Ao julgar a apelação, a 1a Turma do TRF 1a Região entendeu que a melhor interpretação a ser dada para a decisão proferida pelo STF no RE n. 631240 seria no sentido de que os processos que discutem a tese do prévio requerimento administrativo perante o INSS deverão continuar pendentes de julgamento pelo Tribunal. O julgamento da apelação deverá ser “convertido em diligência”, de modo que tais ações serão baixadas para o Juízo de origem, ocasião em que este deve adotar as medidas indicadas pelo Supremo: intimar a parte a autora para que em 30 dias apresente o requerimento administrativo perante a autarquia previdenciária, tendo esta 90 dias para manifestar-se sobre o pleito. Segundo o entendimento firmado pela 1a Turma, sendo feito ou não o pedido administrativo, havendo ou não deferimento do pleito, isto é, em qualquer hipótese, os autos deverão retornar para os gabinetes dos Desembargadores do TRF, para em seguida serem pautados e levados a julgamento. Através desta solução, não haveria que se falar em anulação dos atos processuais, tampouco em reabertura da instrução, de sorte que todos os atos decisórios continuarão nas mãos do TRF da 1a Região.

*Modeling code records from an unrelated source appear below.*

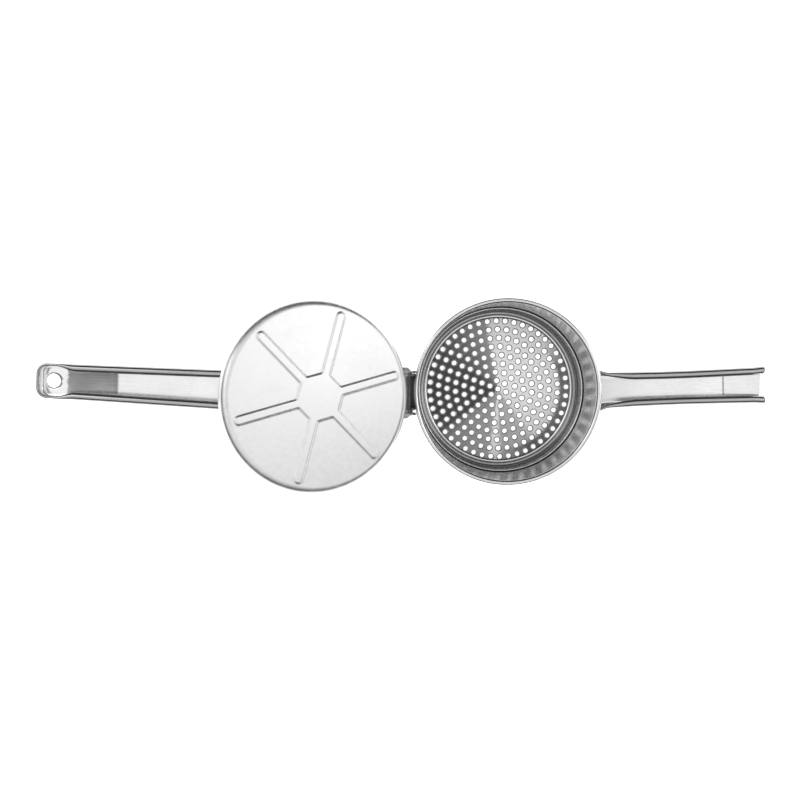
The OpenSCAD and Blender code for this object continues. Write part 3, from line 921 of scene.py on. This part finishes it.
class RICER_OT_stage(bpy.types.Operator):
    """Adds the floor, the lights and the camera"""
    bl_idname = "ricer.add_stage"
    bl_label = "Stage"

    def execute(self, context):
        add_floor()
        add_world()
        add_lights()
        add_camera()
        return {"FINISHED"}


def add_floor():
    """A large white floor just under the cup."""
    size, level = 30.0, CAD_BOUNDS[0][2] - 0.0002
    mesh = bpy.data.meshes.new("floor")
    mesh.from_pydata([(-size, -size, level), (size, -size, level), (size, size, level),
                      (-size, size, level)], [], [(0, 1, 2, 3)])
    floor = bpy.data.objects.new("floor", mesh)
    bpy.context.scene.collection.objects.link(floor)
    white = bpy.data.materials.new("White floor")
    white.use_nodes = True
    shader = white.node_tree.nodes["Principled BSDF"]
    shader.inputs["Base Color"].default_value = (*looks().floor, 1.0)
    shader.inputs["Roughness"].default_value = 0.9
    shader.inputs["Emission Color"].default_value = (1.0, 1.0, 1.0, 1.0)
    shader.inputs["Emission Strength"].default_value = 0.85
    mesh.materials.append(white)


def add_world():
    """A light tent: bright overhead, dark towards the horizon, with a dark gap overhead that
    the steel mirrors."""
    world = bpy.data.worlds.new("Light tent")
    bpy.context.scene.world = world
    world.use_nodes = True
    tree = world.node_tree
    place = node(tree, "ShaderNodeTexCoord")
    apart = node(tree, "ShaderNodeSeparateXYZ")
    tree.links.new(place.outputs["Generated"], apart.inputs[0])
    x, y, z = (apart.outputs[axis] for axis in "XYZ")
    aside = maths(tree, "ABSOLUTE", y)
    tipped = maths(tree, "SUBTRACT", z, maths(tree, "MULTIPLY", y, 0.1))
    height = maths(tree, "SUBTRACT", tipped, maths(tree, "MULTIPLY", aside, 0.35))
    sky = grey_ramp(tree, height, (0.0, 0.03), (0.3, 0.10), (0.5, 0.38), (0.66, 0.92), (1.0, 1.0))
    middle, half_length, length_end, half_width, width_end = 0.09, 0.11, 0.15, 0.06, 0.12
    from_middle = maths(tree, "ABSOLUTE", maths(tree, "SUBTRACT", x, middle))
    gap = maths(tree, "MULTIPLY", spread(tree, from_middle, half_length, length_end, 1, 0),
                spread(tree, aside, half_width, width_end, 1, 0))
    light = maths(tree, "SUBTRACT", 1.0, maths(tree, "MULTIPLY", gap, 0.96))
    tree.links.new(maths(tree, "MULTIPLY", sky, light), tree.nodes["Background"].inputs["Color"])
    tree.nodes["Background"].inputs["Strength"].default_value = 1.0


def add_lights():
    """Two long soft boxes, one on each side."""
    for name, place, size, power in (("Left box", (-0.9, 0.5, 0.9), (0.5, 1.0), 1.6),
                                     ("Right box", (1.0, 0.2, 0.8), (0.5, 1.0), 1.75)):
        data = bpy.data.lights.new(name, "AREA")
        data.shape, data.size, data.size_y, data.energy = "RECTANGLE", size[0], size[1], power
        lamp = bpy.data.objects.new(name, data)
        bpy.context.scene.collection.objects.link(lamp)
        lamp.location = place
        lamp.rotation_euler = (-Vector(place)).to_track_quat("-Z", "Y").to_euler()


def add_camera():
    """A camera straight above, a little nearer the presser, that looks almost down."""
    data = bpy.data.cameras.new("Camera")
    data.sensor_width, data.lens = 36.0, 33.88
    camera = bpy.data.objects.new("Camera", data)
    bpy.context.scene.collection.objects.link(camera)
    nod, sway, roll = (math.radians(a) for a in (-2.971, 0.834, 0.084))
    turn = (Matrix.Rotation(roll, 4, "Z") @ Matrix.Rotation(sway, 4, "Y")
            @ Matrix.Rotation(nod, 4, "X"))
    camera.matrix_world = Matrix.Translation((-0.04559, 0.01461, 0.39675)) @ turn
    bpy.context.scene.camera = camera
    bpy.context.scene.view_settings.view_transform = "Standard"


class RICER_PT_panel(bpy.types.Panel):
    """Lists the steps in the 3D view's sidebar"""
    bl_label = "Potato ricer"
    bl_idname = "RICER_PT_panel"
    bl_space_type = "VIEW_3D"
    bl_region_type = "UI"
    bl_category = "Ricer"

    def draw(self, context):
        for step in STEPS:
            self.layout.operator(step.bl_idname)


STEPS = (RICER_OT_stage, RICER_OT_cup, RICER_OT_sieve, RICER_OT_lower_handle,
         RICER_OT_upper_handle, RICER_OT_presser, RICER_OT_pins)
CLASSES = (RicerSizes, RicerLooks, RICER_PT_panel) + STEPS


def register():
    for entry in CLASSES:
        bpy.utils.register_class(entry)
    bpy.types.Scene.ricer_sizes = PointerProperty(type=RicerSizes)
    bpy.types.Scene.ricer_looks = PointerProperty(type=RicerLooks)


def unregister():
    del bpy.types.Scene.ricer_looks
    del bpy.types.Scene.ricer_sizes
    for entry in reversed(CLASSES):
        bpy.utils.unregister_class(entry)


def main():
    register()
    for step in STEPS:
        group, name = step.bl_idname.split(".")
        getattr(getattr(bpy.ops, group), name)()


if __name__ == "__main__":
    main()
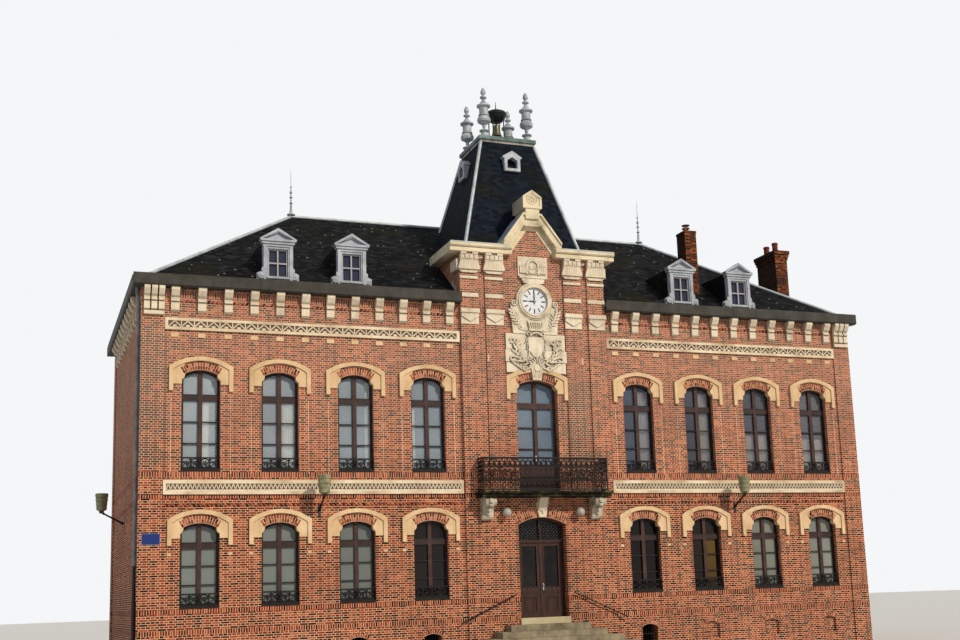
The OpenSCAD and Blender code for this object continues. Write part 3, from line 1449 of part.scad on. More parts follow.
// Rainwater pipes at the left and right ends of the front, with collared bends in from the eaves box
module downpipes() {
  low = [0, 0, wall_top - neck_h];
  high = [eaves_out / 2 - corner_proud - 65, 0, wall_top - 150];
  color("silver") on_front() both_sides() translate([half_w + corner_proud + 65, 200, 0]) {
    up(250) cylinder(r = pipe_r, h = low[2] - 250, $fn = 24);
    cylinder(r = 62, h = 2300, $fn = 24);
    cap_bar(low, high, pipe_r - 4);
    translate(high) cylinder(r = pipe_r, h = 150, $fn = 24);
    for (p = [low, high]) translate(p) sphere(r = pipe_r + 8);
    for (z = [2600, 5600, 8600, low[2] - 120]) translate([-65, -70, z]) cube([75, 140, 40]);
  }
}
// Iron bars in the open basement windows
module vent_grilles() {
  color("black") on_front() for (x = open_vents) translate([x, 0, vent_z]) intersection() {
    union() {
      for (i = [-2 : 2]) translate([i * 95, 120, 0]) cylinder(r = 9, h = vent_h, $fn = 16);
      translate([-vent_w / 2, 110, 220]) cube([vent_w, 20, 25]);
    }
    upright(100, 140) arched(vent_w, vent_h, vent_rise);
  }
}

foundation_slab();
front_walls();
door_piers();
pavilion_wall();
door_base_wall();
back_wall();
side_walls();
floors();
stone_bands();
window_hoods();
small_stones();
window_sills();
ground_window_frames();
first_window_frames();
window_glass();
window_guards();
cornice_brackets();
front_back_gutters();
side_gutters();
main_roof_front();
main_roof_back();
main_roof_ends();
zinc_caps();
roof_finials();
dormer_fronts();
dormer_roofs();
dormer_windows();
chimneys();
chimney_pots();
pavilion_cornice();
pilaster_stones();
clock_surround();
clock_dial();
hour_hand();
minute_hand();
pavilion_cheeks();
tower_base();
tower_roof_front_back();
tower_roof_sides();
tower_platform();
tower_dormers();
bell_canopy();
bell();
balcony_slab();
balcony_railing();
balcony_doors();
door_frame();
door_leaf_left();
door_leaf_right();
left_leaf_glass();
right_leaf_glass();
keystones();
entrance_steps();
threshold();
handrails();
door_lamps();
wall_lamps();
downpipes();
vent_grilles();
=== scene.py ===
# The looks of a brick town hall with stone dressings, slate roofs and a clock gable, made round its construction
# model. Metres, +Z up. The street front faces -Y, and its plane lies at front_y.
from math import asin, atan2, cos, hypot, pi, radians, sin, sqrt
import random
import bmesh
import bpy
from mathutils import Matrix, Vector


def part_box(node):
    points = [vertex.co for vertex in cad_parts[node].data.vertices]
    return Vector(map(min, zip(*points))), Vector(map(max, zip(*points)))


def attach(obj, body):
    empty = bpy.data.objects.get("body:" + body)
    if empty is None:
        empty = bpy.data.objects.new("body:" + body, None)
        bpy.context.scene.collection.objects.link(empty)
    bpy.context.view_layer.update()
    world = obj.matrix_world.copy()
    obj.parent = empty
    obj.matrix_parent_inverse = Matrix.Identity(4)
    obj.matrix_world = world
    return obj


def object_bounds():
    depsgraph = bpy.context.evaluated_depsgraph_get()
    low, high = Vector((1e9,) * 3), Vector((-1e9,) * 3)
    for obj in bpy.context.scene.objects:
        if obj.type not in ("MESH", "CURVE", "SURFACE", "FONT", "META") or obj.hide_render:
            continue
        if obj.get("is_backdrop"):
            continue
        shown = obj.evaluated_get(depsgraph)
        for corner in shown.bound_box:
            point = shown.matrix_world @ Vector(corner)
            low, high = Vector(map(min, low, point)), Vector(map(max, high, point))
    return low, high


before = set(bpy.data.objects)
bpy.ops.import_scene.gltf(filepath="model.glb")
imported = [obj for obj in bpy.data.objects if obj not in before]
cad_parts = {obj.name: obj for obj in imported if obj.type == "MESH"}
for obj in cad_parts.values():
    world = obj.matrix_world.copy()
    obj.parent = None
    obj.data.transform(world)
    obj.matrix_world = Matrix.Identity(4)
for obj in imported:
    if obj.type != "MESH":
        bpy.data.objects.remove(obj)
cad_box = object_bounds()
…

Ainda é cedo para saber qual decisão será mais acertada e conseguirá dar maior efetividade ao decidido pelo Supremo Tribunal Federal no RE n. 631240. Provavelmente a decisão da 2a Turma, ao determinar a anulação do Processo, demonstra maior cuidado com os postulados do Contraditório e da Ampla Defesa, permitindo ao INSS o oferecimento de adequada resposta ao pleito do autor. No entanto, é certo que dificilmente alguma delas atenderá aos Princípios Constitucionais da Razoável Duração do Processo e da Celeridade em sua tramitação.